- Exercise brief
Start at the line containing "inward_faces = [face", stop at the line containing "obj.parent = empty", and set down every line in that stretch exactly as written, and nothing else.

━━━━━━━━━━

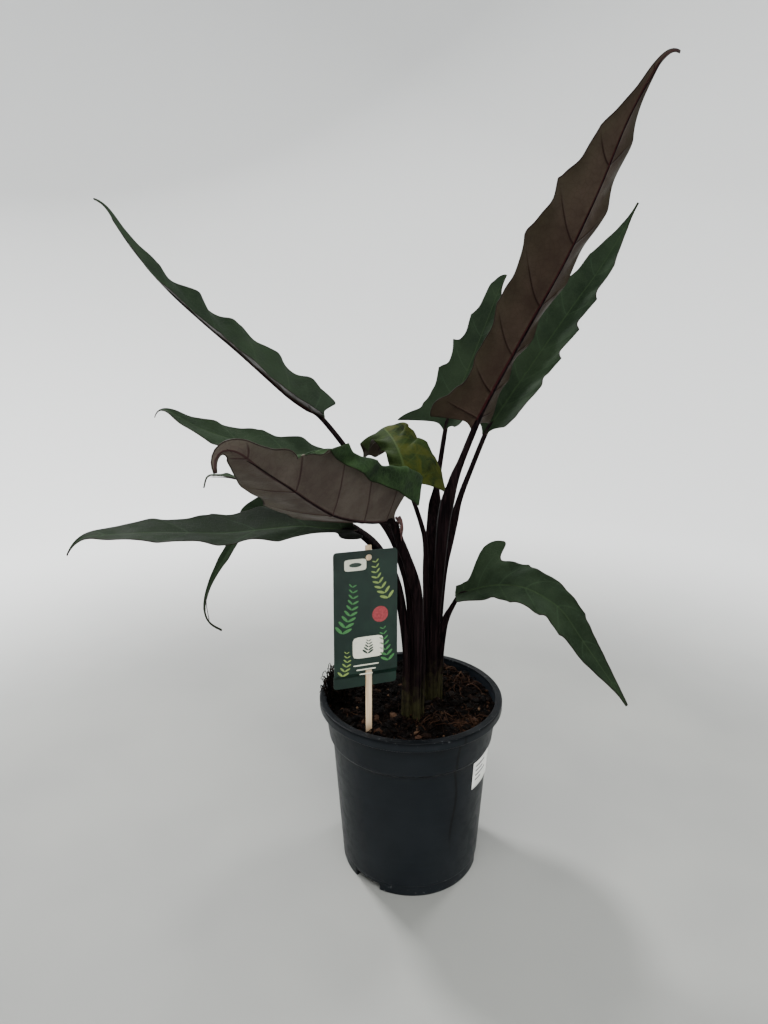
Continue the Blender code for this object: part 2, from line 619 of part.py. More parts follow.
def make_tag(parts, cutters):
    stick_height = STICK_TOP - STICK_BOTTOM
    bm = bmesh.new()
    bmesh.ops.create_cube(bm, size=1.0)
    bmesh.ops.scale(bm, vec=(STICK_WIDTH, STICK_THICKNESS, stick_height), verts=bm.verts)
    stick = new_object("tag_stick", mesh_from_bmesh("tag_stick", bm), parts, "stick_wood")
    stick.location = stick_place((STICK_TOP + STICK_BOTTOM) / 2)
    stick.rotation_euler.z = TAG_YAW

    # The card hangs in front of the stick, and its tab below the slit goes behind it.
    front = -(STICK_THICKNESS + TAG_THICKNESS) / 2 - GAP
    slit_top = TAG_BOTTOM + TAB_HEIGHT + TAB_STEP
    middle = TAG_BOTTOM + TAG_HEIGHT / 2
    bm = bmesh.new()
    bmesh.ops.create_cube(bm, size=1.0)
    bmesh.ops.scale(bm, vec=(TAG_WIDTH, TAG_THICKNESS, TAG_HEIGHT), verts=bm.verts)
    upright = [edge for edge in bm.edges
               if abs(edge.verts[0].co.y - edge.verts[1].co.y) > TAG_THICKNESS / 2]
    bmesh.ops.bevel(bm, geom=upright, offset=TAG_CORNER, segments=3, profile=0.5,
                    affect="EDGES", material=-1)
    for height in (slit_top, slit_top - TAB_STEP):
        bmesh.ops.bisect_plane(bm, geom=bm.verts[:] + bm.edges[:] + bm.faces[:],
                               plane_co=(0, 0, height - middle), plane_no=(0, 0, 1))
    for vert in bm.verts:
        below = slit_top - (vert.co.z + middle)
        back = min(1.0, max(0.0, below / TAB_STEP)) * -2 * front
        vert.co.y += back
    card = new_object("tag_card", mesh_from_bmesh("tag_card", bm), parts, "tag_card")
    outward = Vector((-math.sin(TAG_YAW), math.cos(TAG_YAW), 0.0))
    card.location = Vector(TAG_PLACE) + outward * front + Vector((0, 0, middle))
    card.rotation_euler.z = TAG_YAW
    slit = box_cutter("tag_slit", (STICK_WIDTH + 3 * GAP, 0.010, TAB_STEP + 0.004),
                      stick_place(slit_top - TAB_STEP / 2), cutters)
    slit.rotation_euler.z = TAG_YAW
    cut(card, slit)
    punch = round_cutter("tag_punch", PUNCH_RADIUS, 0.010,
                         stick_place(TAG_BOTTOM + TAG_HEIGHT - PUNCH_DROP) + outward * front, cutters)
    punch.rotation_euler = (math.pi / 2, 0.0, TAG_YAW)
    cut(card, punch)


def make_label(parts):
    bm = bmesh.new()
    bmesh.ops.create_grid(bm, x_segments=8, y_segments=1, size=0.5)
    for vert in bm.verts:
        angle = LABEL_MIDDLE + vert.co.x * LABEL_SPAN
        height = LABEL_TOP - LABEL_HEIGHT / 2 + vert.co.y * LABEL_HEIGHT
        radius = wall_radius(height) + 2 * GAP
        vert.co = (radius * math.cos(angle), radius * math.sin(angle), height)
    outward = Vector((math.cos(LABEL_MIDDLE), math.sin(LABEL_MIDDLE), 0.0))
    bm.normal_update()
    inward_faces = [face for face in bm.faces if face.normal.dot(outward) < 0]
    bmesh.ops.reverse_faces(bm, faces=inward_faces)
    label = new_object("pot_label", mesh_from_bmesh("pot_label", bm), parts, "label_paper")
    solid = label.modifiers.new("thickness", "SOLIDIFY")
    solid.thickness = LABEL_THICKNESS
    solid.offset = 1.0


def main():
    clear_scene()
    parts = new_collection("potted_alocasia")
    cutters = new_collection("cutters")
    make_pot(parts, cutters)
    make_soil(parts, cutters)
    for name, leaf in LEAVES.items():
        make_stalk("stalk_" + name, leaf, parts)
        make_blade("blade_" + name, leaf, parts)
    make_tag(parts, cutters)
    make_label(parts)


main()
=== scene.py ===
import random
from math import atan2, cos, exp, hypot, pi, radians, sin, sqrt

import bmesh
import bpy
import numpy as np
from mathutils import Matrix, Vector, noise


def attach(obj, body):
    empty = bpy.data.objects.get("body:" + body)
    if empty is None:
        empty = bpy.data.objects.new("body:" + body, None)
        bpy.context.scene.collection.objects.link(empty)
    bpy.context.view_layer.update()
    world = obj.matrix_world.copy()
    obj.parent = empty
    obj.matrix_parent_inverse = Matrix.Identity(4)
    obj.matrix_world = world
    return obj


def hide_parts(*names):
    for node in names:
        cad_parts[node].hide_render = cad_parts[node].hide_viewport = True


# A potted alocasia: nursery pot, soil, two clumps of dark leaf stalks with arrow-shaped
# wavy blades, a printed plant tag on a stick and a paper label on the pot.
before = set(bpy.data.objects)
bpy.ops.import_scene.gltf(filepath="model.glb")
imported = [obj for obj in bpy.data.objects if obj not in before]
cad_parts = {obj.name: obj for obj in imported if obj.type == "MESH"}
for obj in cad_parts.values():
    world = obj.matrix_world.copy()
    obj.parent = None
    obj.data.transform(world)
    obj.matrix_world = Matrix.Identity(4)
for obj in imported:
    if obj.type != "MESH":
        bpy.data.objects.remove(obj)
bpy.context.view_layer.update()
dice = random.Random(41)

cameraView = {
    "place": (-0.029, -0.650, 0.526),
    "pitch": 8.0,                # degrees below the horizon
    "focal": 655.0,              # in pixels of the picture
    "middle": (383.0, 450.0),    # pixel that the lens looks at
    "width": 768, "height": 1024, "sensor": 36.0, "nearest": 0.02,
}


def placeCamera():
    tall = cameraView["height"]
    lens = bpy.data.cameras.new("plantCamera")
    lens.sensor_width = cameraView["sensor"]
    lens.lens = cameraView["focal"] * cameraView["sensor"] / tall
    lens.shift_x = (cameraView["width"] / 2 - cameraView["middle"][0]) / tall
    lens.shift_y = (cameraView["middle"][1] - tall / 2) / tall
    lens.clip_start = cameraView["nearest"]
    camera = bpy.data.objects.new("plantCamera", lens)
    camera.location = cameraView["place"]
    camera.rotation_euler = (radians(90 - cameraView["pitch"]), 0.0, 0.0)
    bpy.context.scene.collection.objects.link(camera)
    bpy.context.scene.camera = camera


placeCamera()
print("camera placed")


# Small helpers for meshes.
def showMesh(name, bm, finishes, flat=False):
    mesh = bpy.data.meshes.new(name)
    bm.to_mesh(mesh)
    bm.free()
    if flat:
        mesh.shade_flat()
    else:
        mesh.shade_smooth()
    for finish in finishes:
        mesh.materials.append(finish)
    shown = bpy.data.objects.new(name, mesh)
    bpy.context.scene.collection.objects.link(shown)
    return shown


def makePiece(name, bm, finishes, replaced=(), flat=False):
    # Turns a bmesh into a piece that rides on the plant.
    piece = showMesh(name, bm, finishes, flat)
    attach(piece, "root")
    if replaced:
        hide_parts(*replaced)
    return piece


def thicken(piece, thickness, offset):
    solid = piece.modifiers.new("thickness", "SOLIDIFY")
    solid.thickness = thickness
    solid.offset = offset
    return solid


def gridSheet(columns, rows, placeOf, numbers=()):
    # A grid moved point by point; placeOf(u, v) gives the place and the named numbers.
    bm = bmesh.new()
    uvMap = bm.loops.layers.uv.new("UVMap")
    layers = [bm.verts.layers.float.new(name) for name in numbers]
    bmesh.ops.create_grid(bm, x_segments=columns, y_segments=rows, size=0.5)
    for face in bm.faces:
        for corner in face.loops:
            corner[uvMap].uv = (corner.vert.co.x + 0.5, corner.vert.co.y + 0.5)
    for point in bm.verts:
        place, values = placeOf(point.co.x + 0.5, point.co.y + 0.5)
        point.co = place
        for layer, value in zip(layers, values):
            point[layer] = value
    return bm


def closeSeams(bm, distance=0.00002):
    bmesh.ops.remove_doubles(bm, verts=bm.verts, dist=distance)
    bmesh.ops.recalc_face_normals(bm, faces=bm.faces)


def roundedProfile(corners, steps=3):
    # Corners are radius, height and rounding; each is softened and kept tight on its flats.
    outline = [Vector(corners[0][:2])]
    for before, corner, after in zip(corners, corners[1:], corners[2:]):
        spot = Vector(corner[:2])
        back, ahead = Vector(before[:2]) - spot, Vector(after[:2]) - spot
        rounding = min(corner[2], 0.4 * back.length, 0.4 * ahead.length)
        start, end = spot + back.normalized() * rounding, spot + ahead.normalized() * rounding
        if back.length > 5 * rounding:
            outline.append(spot + back.normalized() * rounding * 1.8)
        for step in range(steps + 1):
            share = step / steps
            outline.append(start.lerp(spot, share).lerp(spot.lerp(end, share), share))
        if ahead.length > 5 * rounding:
            outline.append(spot + ahead.normalized() * rounding * 1.8)
    outline.append(Vector(corners[-1][:2]))
    return outline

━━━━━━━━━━

- Result below
    inward_faces = [face for face in bm.faces if face.normal.dot(outward) < 0]
    bmesh.ops.reverse_faces(bm, faces=inward_faces)
    label = new_object("pot_label", mesh_from_bmesh("pot_label", bm), parts, "label_paper")
    solid = label.modifiers.new("thickness", "SOLIDIFY")
    solid.thickness = LABEL_THICKNESS
    solid.offset = 1.0


def main():
    clear_scene()
    parts = new_collection("potted_alocasia")
    cutters = new_collection("cutters")
    make_pot(parts, cutters)
    make_soil(parts, cutters)
    for name, leaf in LEAVES.items():
        make_stalk("stalk_" + name, leaf, parts)
        make_blade("blade_" + name, leaf, parts)
    make_tag(parts, cutters)
    make_label(parts)


main()
=== scene.py ===
import random
from math import atan2, cos, exp, hypot, pi, radians, sin, sqrt

import bmesh
import bpy
import numpy as np
from mathutils import Matrix, Vector, noise


def attach(obj, body):
    empty = bpy.data.objects.get("body:" + body)
    if empty is None:
        empty = bpy.data.objects.new("body:" + body, None)
        bpy.context.scene.collection.objects.link(empty)
    bpy.context.view_layer.update()
    world = obj.matrix_world.copy()
    obj.parent = empty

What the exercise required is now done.